━━━ Source material ━━━

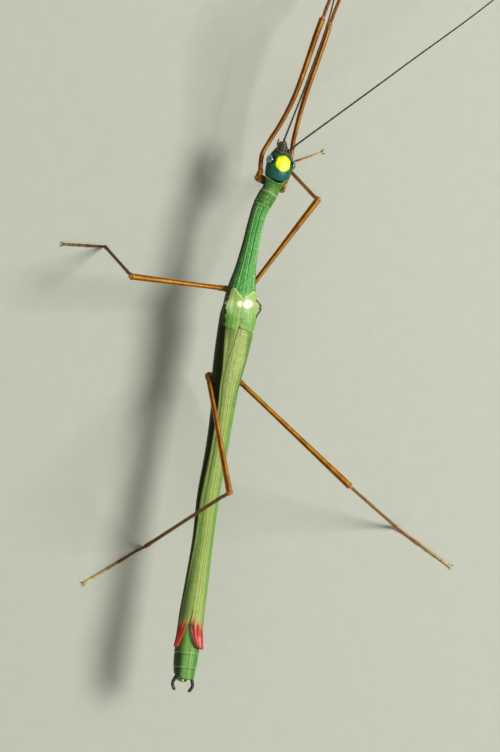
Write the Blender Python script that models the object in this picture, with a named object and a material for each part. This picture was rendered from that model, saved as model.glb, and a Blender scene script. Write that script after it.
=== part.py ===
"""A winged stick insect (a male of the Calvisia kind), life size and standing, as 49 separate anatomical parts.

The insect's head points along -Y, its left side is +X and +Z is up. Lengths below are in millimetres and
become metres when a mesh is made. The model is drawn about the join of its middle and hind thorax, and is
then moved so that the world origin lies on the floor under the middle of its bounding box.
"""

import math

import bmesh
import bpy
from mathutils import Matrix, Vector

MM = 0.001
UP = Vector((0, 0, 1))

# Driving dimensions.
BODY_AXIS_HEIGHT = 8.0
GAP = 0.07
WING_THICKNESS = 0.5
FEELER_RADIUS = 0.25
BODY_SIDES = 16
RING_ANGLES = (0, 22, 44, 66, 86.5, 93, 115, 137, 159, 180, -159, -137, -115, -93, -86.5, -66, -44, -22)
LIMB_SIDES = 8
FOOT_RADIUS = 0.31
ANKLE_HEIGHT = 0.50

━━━

Please return the data above exactly as given.

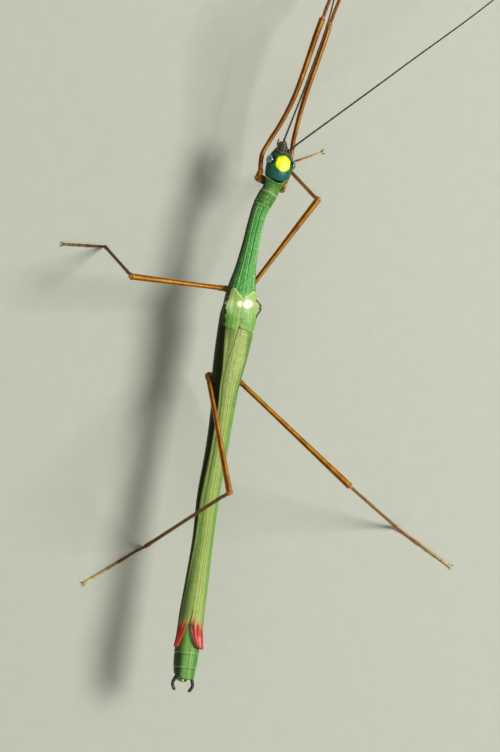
Write the Blender Python script that models the object in this picture, with a named object and a material for each part. This picture was rendered from that model, saved as model.glb, and a Blender scene script. Write that script after it.
=== part.py ===
"""A winged stick insect (a male of the Calvisia kind), life size and standing, as 49 separate anatomical parts.

The insect's head points along -Y, its left side is +X and +Z is up. Lengths below are in millimetres and
become metres when a mesh is made. The model is drawn about the join of its middle and hind thorax, and is
then moved so that the world origin lies on the floor under the middle of its bounding box.
"""

import math

import bmesh
import bpy
from mathutils import Matrix, Vector

MM = 0.001
UP = Vector((0, 0, 1))

# Driving dimensions.
BODY_AXIS_HEIGHT = 8.0
GAP = 0.07
WING_THICKNESS = 0.5
FEELER_RADIUS = 0.25
BODY_SIDES = 16
RING_ANGLES = (0, 22, 44, 66, 86.5, 93, 115, 137, 159, 180, -159, -137, -115, -93, -86.5, -66, -44, -22)
LIMB_SIDES = 8
FOOT_RADIUS = 0.31
ANKLE_HEIGHT = 0.50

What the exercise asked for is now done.